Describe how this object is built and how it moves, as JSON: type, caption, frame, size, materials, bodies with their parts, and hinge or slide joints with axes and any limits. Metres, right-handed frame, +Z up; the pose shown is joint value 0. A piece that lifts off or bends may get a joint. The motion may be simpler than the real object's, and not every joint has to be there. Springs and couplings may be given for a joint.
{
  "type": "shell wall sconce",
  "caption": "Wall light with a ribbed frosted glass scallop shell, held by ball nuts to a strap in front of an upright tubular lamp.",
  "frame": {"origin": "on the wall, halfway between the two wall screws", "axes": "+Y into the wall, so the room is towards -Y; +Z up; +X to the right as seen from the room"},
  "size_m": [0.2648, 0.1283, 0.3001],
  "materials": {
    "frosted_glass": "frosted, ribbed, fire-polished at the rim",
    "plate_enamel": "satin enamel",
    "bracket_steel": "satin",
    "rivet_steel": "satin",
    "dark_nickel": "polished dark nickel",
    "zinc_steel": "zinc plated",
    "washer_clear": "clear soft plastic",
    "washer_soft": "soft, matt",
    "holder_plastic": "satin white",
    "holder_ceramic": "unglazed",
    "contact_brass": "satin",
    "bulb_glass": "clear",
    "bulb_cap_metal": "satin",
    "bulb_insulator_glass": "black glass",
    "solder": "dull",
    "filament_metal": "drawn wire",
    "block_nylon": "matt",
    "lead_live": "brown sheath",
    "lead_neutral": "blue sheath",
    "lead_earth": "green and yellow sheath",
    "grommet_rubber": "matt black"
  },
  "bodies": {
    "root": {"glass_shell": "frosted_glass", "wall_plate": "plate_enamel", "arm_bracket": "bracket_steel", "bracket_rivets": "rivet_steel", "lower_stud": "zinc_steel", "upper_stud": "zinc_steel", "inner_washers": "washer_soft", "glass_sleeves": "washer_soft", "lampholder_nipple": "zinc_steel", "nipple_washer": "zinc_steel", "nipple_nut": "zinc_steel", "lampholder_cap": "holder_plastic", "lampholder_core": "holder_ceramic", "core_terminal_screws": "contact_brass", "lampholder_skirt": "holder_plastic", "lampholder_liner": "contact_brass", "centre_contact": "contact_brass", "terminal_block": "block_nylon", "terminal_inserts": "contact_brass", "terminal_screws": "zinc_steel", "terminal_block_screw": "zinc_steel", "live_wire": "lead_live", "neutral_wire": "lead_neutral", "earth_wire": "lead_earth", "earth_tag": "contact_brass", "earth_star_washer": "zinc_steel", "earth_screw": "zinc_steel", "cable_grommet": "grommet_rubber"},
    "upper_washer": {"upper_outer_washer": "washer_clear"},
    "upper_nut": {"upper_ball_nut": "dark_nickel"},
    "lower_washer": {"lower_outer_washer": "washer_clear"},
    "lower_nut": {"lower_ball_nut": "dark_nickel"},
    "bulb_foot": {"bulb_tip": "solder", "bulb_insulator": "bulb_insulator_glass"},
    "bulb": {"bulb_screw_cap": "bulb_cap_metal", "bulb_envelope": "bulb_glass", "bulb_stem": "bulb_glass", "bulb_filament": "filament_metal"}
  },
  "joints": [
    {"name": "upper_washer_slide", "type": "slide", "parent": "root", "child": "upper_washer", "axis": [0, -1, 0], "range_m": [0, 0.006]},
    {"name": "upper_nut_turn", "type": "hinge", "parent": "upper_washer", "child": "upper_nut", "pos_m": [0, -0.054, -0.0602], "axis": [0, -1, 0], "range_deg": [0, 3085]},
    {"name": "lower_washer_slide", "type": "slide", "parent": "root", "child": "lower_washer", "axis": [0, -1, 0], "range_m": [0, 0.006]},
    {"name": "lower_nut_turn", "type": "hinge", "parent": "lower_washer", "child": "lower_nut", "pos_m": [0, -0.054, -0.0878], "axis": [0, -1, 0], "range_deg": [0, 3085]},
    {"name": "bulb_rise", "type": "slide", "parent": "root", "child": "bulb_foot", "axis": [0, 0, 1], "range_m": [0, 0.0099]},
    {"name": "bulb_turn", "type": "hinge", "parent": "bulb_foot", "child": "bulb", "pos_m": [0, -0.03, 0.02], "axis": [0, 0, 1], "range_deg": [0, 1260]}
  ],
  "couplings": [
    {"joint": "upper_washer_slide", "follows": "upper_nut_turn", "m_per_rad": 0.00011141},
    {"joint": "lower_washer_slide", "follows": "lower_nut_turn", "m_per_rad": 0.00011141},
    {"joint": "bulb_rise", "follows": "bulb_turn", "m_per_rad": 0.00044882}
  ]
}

···

* Instruction: Write out every line exactly as it stands.

* Reply:
Describe how this object is built and how it moves, as JSON: type, caption, frame, size, materials, bodies with their parts, and hinge or slide joints with axes and any limits. Metres, right-handed frame, +Z up; the pose shown is joint value 0. A piece that lifts off or bends may get a joint. The motion may be simpler than the real object's, and not every joint has to be there. Springs and couplings may be given for a joint.
{
  "type": "shell wall sconce",
  "caption": "Wall light with a ribbed frosted glass scallop shell, held by ball nuts to a strap in front of an upright tubular lamp.",
  "frame": {"origin": "on the wall, halfway between the two wall screws", "axes": "+Y into the wall, so the room is towards -Y; +Z up; +X to the right as seen from the room"},
  "size_m": [0.2648, 0.1283, 0.3001],
  "materials": {
    "frosted_glass": "frosted, ribbed, fire-polished at the rim",
    "plate_enamel": "satin enamel",
    "bracket_steel": "satin",
    "rivet_steel": "satin",
    "dark_nickel": "polished dark nickel",
    "zinc_steel": "zinc plated",
    "washer_clear": "clear soft plastic",
    "washer_soft": "soft, matt",
    "holder_plastic": "satin white",
    "holder_ceramic": "unglazed",
    "contact_brass": "satin",
    "bulb_glass": "clear",
    "bulb_cap_metal": "satin",
    "bulb_insulator_glass": "black glass",
    "solder": "dull",
    "filament_metal": "drawn wire",
    "block_nylon": "matt",
    "lead_live": "brown sheath",
    "lead_neutral": "blue sheath",
    "lead_earth": "green and yellow sheath",
    "grommet_rubber": "matt black"
  },
  "bodies": {
    "root": {"glass_shell": "frosted_glass", "wall_plate": "plate_enamel", "arm_bracket": "bracket_steel", "bracket_rivets": "rivet_steel", "lower_stud": "zinc_steel", "upper_stud": "zinc_steel", "inner_washers": "washer_soft", "glass_sleeves": "washer_soft", "lampholder_nipple": "zinc_steel", "nipple_washer": "zinc_steel", "nipple_nut": "zinc_steel", "lampholder_cap": "holder_plastic", "lampholder_core": "holder_ceramic", "core_terminal_screws": "contact_brass", "lampholder_skirt": "holder_plastic", "lampholder_liner": "contact_brass", "centre_contact": "contact_brass", "terminal_block": "block_nylon", "terminal_inserts": "contact_brass", "terminal_screws": "zinc_steel", "terminal_block_screw": "zinc_steel", "live_wire": "lead_live", "neutral_wire": "lead_neutral", "earth_wire": "lead_earth", "earth_tag": "contact_brass", "earth_star_washer": "zinc_steel", "earth_screw": "zinc_steel", "cable_grommet": "grommet_rubber"},
    "upper_washer": {"upper_outer_washer": "washer_clear"},
    "upper_nut": {"upper_ball_nut": "dark_nickel"},
    "lower_washer": {"lower_outer_washer": "washer_clear"},
    "lower_nut": {"lower_ball_nut": "dark_nickel"},
    "bulb_foot": {"bulb_tip": "solder", "bulb_insulator": "bulb_insulator_glass"},
    "bulb": {"bulb_screw_cap": "bulb_cap_metal", "bulb_envelope": "bulb_glass", "bulb_stem": "bulb_glass", "bulb_filament": "filament_metal"}
  },
  "joints": [
    {"name": "upper_washer_slide", "type": "slide", "parent": "root", "child": "upper_washer", "axis": [0, -1, 0], "range_m": [0, 0.006]},
    {"name": "upper_nut_turn", "type": "hinge", "parent": "upper_washer", "child": "upper_nut", "pos_m": [0, -0.054, -0.0602], "axis": [0, -1, 0], "range_deg": [0, 3085]},
    {"name": "lower_washer_slide", "type": "slide", "parent": "root", "child": "lower_washer", "axis": [0, -1, 0], "range_m": [0, 0.006]},
    {"name": "lower_nut_turn", "type": "hinge", "parent": "lower_washer", "child": "lower_nut", "pos_m": [0, -0.054, -0.0878], "axis": [0, -1, 0], "range_deg": [0, 3085]},
    {"name": "bulb_rise", "type": "slide", "parent": "root", "child": "bulb_foot", "axis": [0, 0, 1], "range_m": [0, 0.0099]},
    {"name": "bulb_turn", "type": "hinge", "parent": "bulb_foot", "child": "bulb", "pos_m": [0, -0.03, 0.02], "axis": [0, 0, 1], "range_deg": [0, 1260]}
  ],
  "couplings": [
    {"joint": "upper_washer_slide", "follows": "upper_nut_turn", "m_per_rad": 0.00011141},
    {"joint": "lower_washer_slide", "follows": "lower_nut_turn", "m_per_rad": 0.00011141},
    {"joint": "bulb_rise", "follows": "bulb_turn", "m_per_rad": 0.00044882}
  ]
}